(Rows from a dataset)

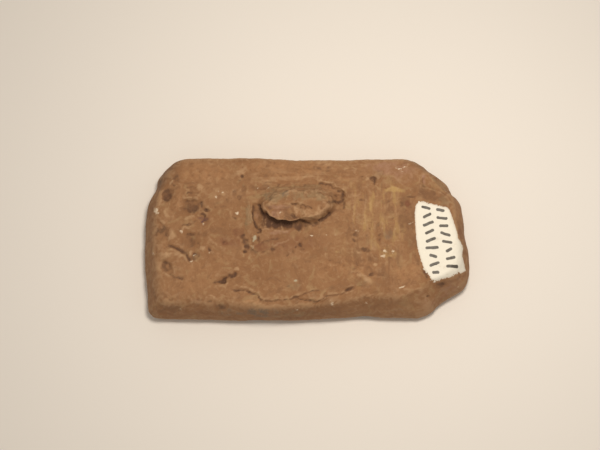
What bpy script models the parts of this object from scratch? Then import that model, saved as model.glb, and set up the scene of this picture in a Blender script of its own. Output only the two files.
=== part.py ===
# A fired clay stamp seal lying on its stamping face: an oblong slab with worn and broken corners, and on
# its back the stump of a lug handle that has broken off. Lengths are in millimetres, scaled by MM at the end.

import bpy
import numpy as np
from mathutils import Matrix

MM = 0.001

# The widest outline of the slab, low on its sides. Each end is a line of (y, x), each side one of (x, y).
HALF_LENGTH = 37.6
NEAR_LINE = -18.2
FAR_LINE = 19.6
LEFT_END = ((-18.2, -36.2), (-14.0, -36.7), (-10.0, -37.1), (-5.0, -37.6), (0.0, -37.8), (7.0, -37.7),
            (9.6, -37.4), (11.2, -36.8), (12.6, -36.0), (14.0, -35.6), (15.5, -35.5), (17.2, -34.6),
            (19.6, -34.0))
RIGHT_END = ((-18.2, 25.4), (-17.5, 27.2), (-16.6, 28.7), (-15.7, 29.5), (-14.8, 30.7), (-13.8, 32.4),
             (-12.9, 34.2), (-12.0, 35.6), (-11.0, 36.4), (-10.0, 36.9), (-7.2, 37.5), (-4.4, 37.6),
             (1.4, 36.9), (7.2, 36.5), (8.8, 36.3), (10.2, 35.6), (11.2, 34.5), (12.4, 34.0),
             (13.6, 33.5), (15.6, 31.5), (17.0, 29.5), (18.4, 28.2), (19.6, 26.4))
NEAR_SIDE = ((-37.0, -17.7), (-33.0, -18.05), (-26.0, -18.25), (0.0, -18.25), (5.0, -18.05),
             (10.0, -17.75), (14.0, -17.6), (19.0, -17.85), (26.0, -17.95), (37.0, -17.6))
FAR_SIDE = ((-37.0, 18.6), (-30.0, 19.5), (-22.0, 19.75), (-12.0, 19.7), (-4.0, 19.25), (22.0, 19.25),
            (37.0, 18.6))
NEAR_LEFT_RADIUS = 1.8
FAR_LEFT_RADIUS = 3.2

# The sides: height of the widest line as a share of the thickness, and how far each side leans in above it.
WIDEST = 0.23
FOOT_ROUND = 0.8
LEAN_CURVE = 1.5
END_LEAN = 3.1
FAR_LEAN = 1.1
NEAR_LEAN = ((-37.0, 2.4), (-18.0, 2.3), (-12.0, 1.6), (0.0, 1.8), (8.0, 2.4), (14.0, 3.2), (26.0, 3.6))
SIDE_ROWS = (0.86, 0.66, 0.44, 0.23, 0.09, 0.0)

# The back: thickness at each end, the soft shoulders along its edges, and the swelling under the handle.
THICK_LEFT = 9.3
THICK_RIGHT = 10.2
NEAR_SHOULDER = (0.7, 2.2)
END_SHOULDER = (0.6, 2.0)
FAR_SHOULDER = (1.0, 5.0)
SWELLING = {"x": -1.5, "y": 5.5, "wide": 15.0, "deep": 8.5, "rise": 1.3}

# The stump: an oval with a steep broken front, a long slope behind, and a fracture in two levels.
STUMP = {"x": -2.2, "y": 6.4, "half_x": 8.6, "half_y": 4.3, "power": 2.8}
STUMP_RISE = 3.0
STUMP_WALLS = {"front": 0.9, "back": 3.2, "blend": 1.5}
STUMP_FOOT_SHARE = 0.3
FRACTURE_STEP = {"y": 5.6, "drop": 0.8, "soft": 0.5, "end_x": -1.0, "end_soft": 0.7}
STUMP_COLLAR = {"away": 2.4, "width": 1.2, "rise": 0.4, "grows_over": 3.0}

# Broad dents and swellings in the back: x, y, half sizes and height, negative for a dent.
HOLLOWS = (
    (-11.2, 3.6, 0.9, 3.4, -0.9),
    (-13.3, 4.4, 0.8, 3.4, 0.4),
    (7.4, 7.9, 1.7, 1.9, -1.3),
    (-26.0, 6.4, 2.4, 1.8, -0.8),
    (-26.4, -1.6, 2.2, 2.0, -0.7),
    (-32.0, 10.0, 1.6, 2.6, -0.8),
    (-33.2, -0.4, 1.5, 1.8, -0.6),
    (-31.6, -7.4, 1.6, 1.6, -0.7),
    (-18.6, -10.6, 1.9, 0.9, -0.7),
    (-13.2, -2.4, 1.8, 2.4, -0.6),
    (16.0, 13.6, 1.3, 1.3, 0.5),
    (28.0, 9.0, 3.6, 1.6, -0.5),
    (22.6, 4.0, 1.4, 6.5, -0.4),
)

# Breaks: a point of each plane and its outward direction. What stands beyond the plane has broken away.
BREAKS = (
    ((30.5, 11.3, 9.8), (0.59, 0.55, 0.59)),
    ((31.5, -11.3, 9.9), (0.33, -0.60, 0.73)),
    ((-33.4, 14.5, 9.0), (-0.60, 0.35, 0.72)),
)

# The stamping face: two grooves across it part three panels, each with a lozenge and a dimple.
GROOVES = ((-11.5, 2.5), (13.5, 1.9))
GROOVE_DEPTH = 1.1
GROOVE_REACH = 24.0
PANELS = (-25.4, 1.2, 25.4)
LOZENGE = {"half_x": 8.6, "half_y": 12.6, "width": 3.4, "depth": 1.2, "draft": 0.5}
DIMPLE = {"radius": 2.6, "depth": 1.1}

# The break has worn in under the front of the stump.
UNDERCUT = {"x": -5.6, "y": 2.5, "z": 11.3, "half_x": 4.8, "half_y": 1.7, "half_z": 0.9}

# Spacing of the lines of the back, closer over the stump.
FINE_STEP = 0.75
COARSE_STEP = 1.9
STUMP_REACH_X = (-15.0, 10.5)
STUMP_REACH_Y = (0.5, 13.0)


def curve(points, at):
    """A smooth line through the points, read at the first coordinate."""
    xs, ys = np.array(points, float).T
    slopes = np.gradient(ys, xs)
    at = np.clip(at, xs[0], xs[-1])
    i = np.clip(np.searchsorted(xs, at) - 1, 0, len(xs) - 2)
    step = xs[i + 1] - xs[i]
    t = (at - xs[i]) / step
    value = ys[i] * (1 + 2 * t) * (1 - t) ** 2 + ys[i + 1] * t * t * (3 - 2 * t)
    return value + step * (slopes[i] * t * (1 - t) ** 2 - slopes[i + 1] * t * t * (1 - t))


def ease(low, high, value):
    """0 up to low, 1 from high, and a smooth way between them."""
    t = np.clip((value - low) / (high - low), 0, 1)
    return t * t * (3 - 2 * t)


def lean(share, reach):
    """How far a side stands in from its widest line at a share of the height."""
    foot = FOOT_ROUND * np.clip(1 - share / WIDEST, 0, 1) ** 2
    return foot + reach * np.clip((share - WIDEST) / (1 - WIDEST), 0, 1) ** LEAN_CURVE


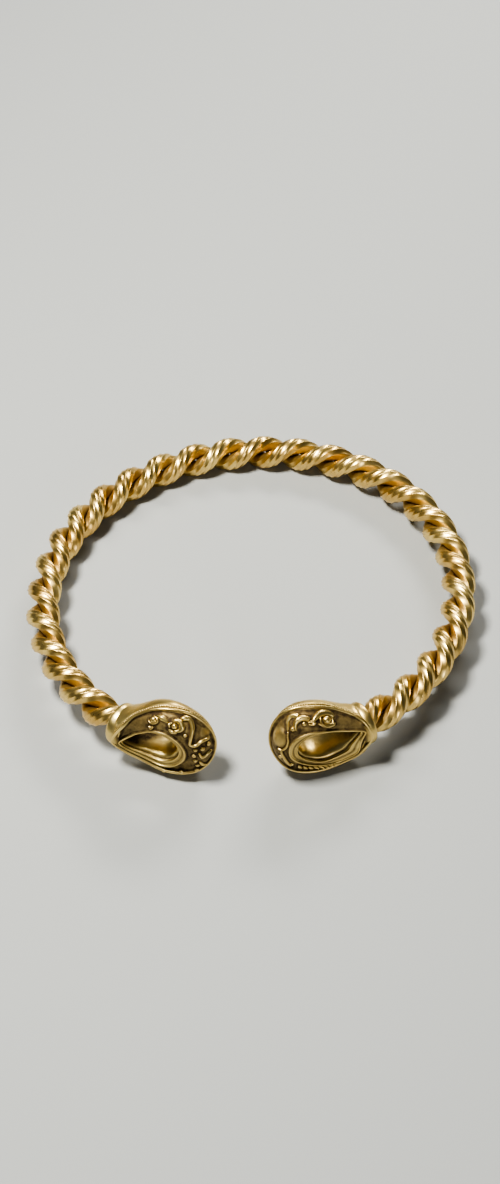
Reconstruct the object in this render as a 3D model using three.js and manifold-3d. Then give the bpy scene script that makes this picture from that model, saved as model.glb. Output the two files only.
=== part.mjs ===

*SHORT EXERCISE*
Give back the whole listing, word for word.

*SOLUTION FOR THIS TASK*
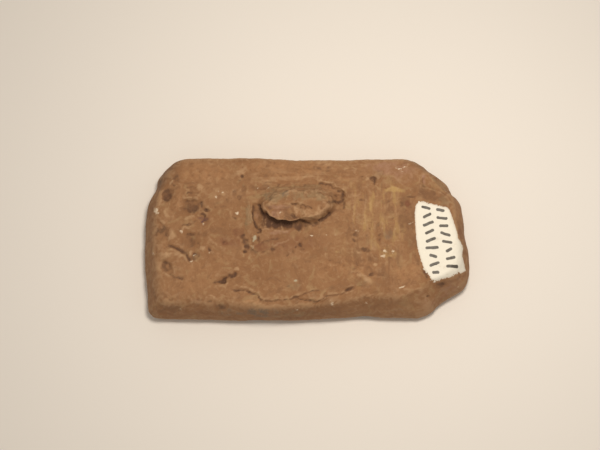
What bpy script models the parts of this object from scratch? Then import that model, saved as model.glb, and set up the scene of this picture in a Blender script of its own. Output only the two files.
=== part.py ===
# A fired clay stamp seal lying on its stamping face: an oblong slab with worn and broken corners, and on
# its back the stump of a lug handle that has broken off. Lengths are in millimetres, scaled by MM at the end.

import bpy
import numpy as np
from mathutils import Matrix

MM = 0.001

# The widest outline of the slab, low on its sides. Each end is a line of (y, x), each side one of (x, y).
HALF_LENGTH = 37.6
NEAR_LINE = -18.2
FAR_LINE = 19.6
LEFT_END = ((-18.2, -36.2), (-14.0, -36.7), (-10.0, -37.1), (-5.0, -37.6), (0.0, -37.8), (7.0, -37.7),
            (9.6, -37.4), (11.2, -36.8), (12.6, -36.0), (14.0, -35.6), (15.5, -35.5), (17.2, -34.6),
            (19.6, -34.0))
RIGHT_END = ((-18.2, 25.4), (-17.5, 27.2), (-16.6, 28.7), (-15.7, 29.5), (-14.8, 30.7), (-13.8, 32.4),
             (-12.9, 34.2), (-12.0, 35.6), (-11.0, 36.4), (-10.0, 36.9), (-7.2, 37.5), (-4.4, 37.6),
             (1.4, 36.9), (7.2, 36.5), (8.8, 36.3), (10.2, 35.6), (11.2, 34.5), (12.4, 34.0),
             (13.6, 33.5), (15.6, 31.5), (17.0, 29.5), (18.4, 28.2), (19.6, 26.4))
NEAR_SIDE = ((-37.0, -17.7), (-33.0, -18.05), (-26.0, -18.25), (0.0, -18.25), (5.0, -18.05),
             (10.0, -17.75), (14.0, -17.6), (19.0, -17.85), (26.0, -17.95), (37.0, -17.6))
FAR_SIDE = ((-37.0, 18.6), (-30.0, 19.5), (-22.0, 19.75), (-12.0, 19.7), (-4.0, 19.25), (22.0, 19.25),
            (37.0, 18.6))
NEAR_LEFT_RADIUS = 1.8
FAR_LEFT_RADIUS = 3.2

# The sides: height of the widest line as a share of the thickness, and how far each side leans in above it.
WIDEST = 0.23
FOOT_ROUND = 0.8
LEAN_CURVE = 1.5
END_LEAN = 3.1
FAR_LEAN = 1.1
NEAR_LEAN = ((-37.0, 2.4), (-18.0, 2.3), (-12.0, 1.6), (0.0, 1.8), (8.0, 2.4), (14.0, 3.2), (26.0, 3.6))
SIDE_ROWS = (0.86, 0.66, 0.44, 0.23, 0.09, 0.0)

# The back: thickness at each end, the soft shoulders along its edges, and the swelling under the handle.
THICK_LEFT = 9.3
THICK_RIGHT = 10.2
NEAR_SHOULDER = (0.7, 2.2)
END_SHOULDER = (0.6, 2.0)
FAR_SHOULDER = (1.0, 5.0)
SWELLING = {"x": -1.5, "y": 5.5, "wide": 15.0, "deep": 8.5, "rise": 1.3}

# The stump: an oval with a steep broken front, a long slope behind, and a fracture in two levels.
STUMP = {"x": -2.2, "y": 6.4, "half_x": 8.6, "half_y": 4.3, "power": 2.8}
STUMP_RISE = 3.0
STUMP_WALLS = {"front": 0.9, "back": 3.2, "blend": 1.5}
STUMP_FOOT_SHARE = 0.3
FRACTURE_STEP = {"y": 5.6, "drop": 0.8, "soft": 0.5, "end_x": -1.0, "end_soft": 0.7}
STUMP_COLLAR = {"away": 2.4, "width": 1.2, "rise": 0.4, "grows_over": 3.0}

# Broad dents and swellings in the back: x, y, half sizes and height, negative for a dent.
HOLLOWS = (
    (-11.2, 3.6, 0.9, 3.4, -0.9),
    (-13.3, 4.4, 0.8, 3.4, 0.4),
    (7.4, 7.9, 1.7, 1.9, -1.3),
    (-26.0, 6.4, 2.4, 1.8, -0.8),
    (-26.4, -1.6, 2.2, 2.0, -0.7),
    (-32.0, 10.0, 1.6, 2.6, -0.8),
    (-33.2, -0.4, 1.5, 1.8, -0.6),
    (-31.6, -7.4, 1.6, 1.6, -0.7),
    (-18.6, -10.6, 1.9, 0.9, -0.7),
    (-13.2, -2.4, 1.8, 2.4, -0.6),
    (16.0, 13.6, 1.3, 1.3, 0.5),
    (28.0, 9.0, 3.6, 1.6, -0.5),
    (22.6, 4.0, 1.4, 6.5, -0.4),
)

# Breaks: a point of each plane and its outward direction. What stands beyond the plane has broken away.
BREAKS = (
    ((30.5, 11.3, 9.8), (0.59, 0.55, 0.59)),
    ((31.5, -11.3, 9.9), (0.33, -0.60, 0.73)),
    ((-33.4, 14.5, 9.0), (-0.60, 0.35, 0.72)),
)

# The stamping face: two grooves across it part three panels, each with a lozenge and a dimple.
GROOVES = ((-11.5, 2.5), (13.5, 1.9))
GROOVE_DEPTH = 1.1
GROOVE_REACH = 24.0
PANELS = (-25.4, 1.2, 25.4)
LOZENGE = {"half_x": 8.6, "half_y": 12.6, "width": 3.4, "depth": 1.2, "draft": 0.5}
DIMPLE = {"radius": 2.6, "depth": 1.1}

# The break has worn in under the front of the stump.
UNDERCUT = {"x": -5.6, "y": 2.5, "z": 11.3, "half_x": 4.8, "half_y": 1.7, "half_z": 0.9}

# Spacing of the lines of the back, closer over the stump.
FINE_STEP = 0.75
COARSE_STEP = 1.9
STUMP_REACH_X = (-15.0, 10.5)
STUMP_REACH_Y = (0.5, 13.0)


def curve(points, at):
    """A smooth line through the points, read at the first coordinate."""
    xs, ys = np.array(points, float).T
    slopes = np.gradient(ys, xs)
    at = np.clip(at, xs[0], xs[-1])
    i = np.clip(np.searchsorted(xs, at) - 1, 0, len(xs) - 2)
    step = xs[i + 1] - xs[i]
    t = (at - xs[i]) / step
    value = ys[i] * (1 + 2 * t) * (1 - t) ** 2 + ys[i + 1] * t * t * (3 - 2 * t)
    return value + step * (slopes[i] * t * (1 - t) ** 2 - slopes[i + 1] * t * t * (1 - t))


def ease(low, high, value):
    """0 up to low, 1 from high, and a smooth way between them."""
    t = np.clip((value - low) / (high - low), 0, 1)
    return t * t * (3 - 2 * t)


def lean(share, reach):
    """How far a side stands in from its widest line at a share of the height."""
    foot = FOOT_ROUND * np.clip(1 - share / WIDEST, 0, 1) ** 2
    return foot + reach * np.clip((share - WIDEST) / (1 - WIDEST), 0, 1) ** LEAN_CURVE


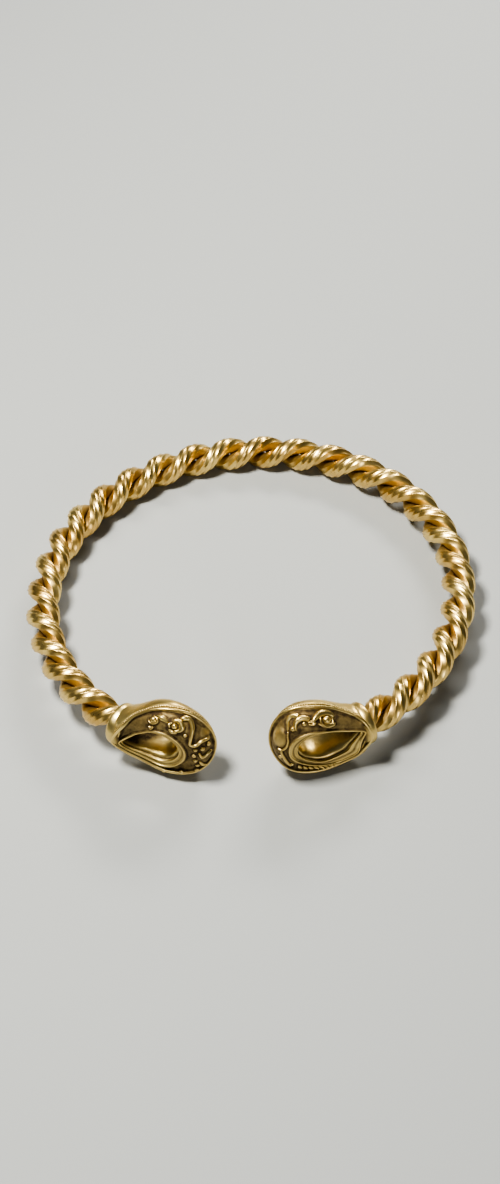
Reconstruct the object in this render as a 3D model using three.js and manifold-3d. Then give the bpy scene script that makes this picture from that model, saved as model.glb. Output the two files only.
=== part.mjs ===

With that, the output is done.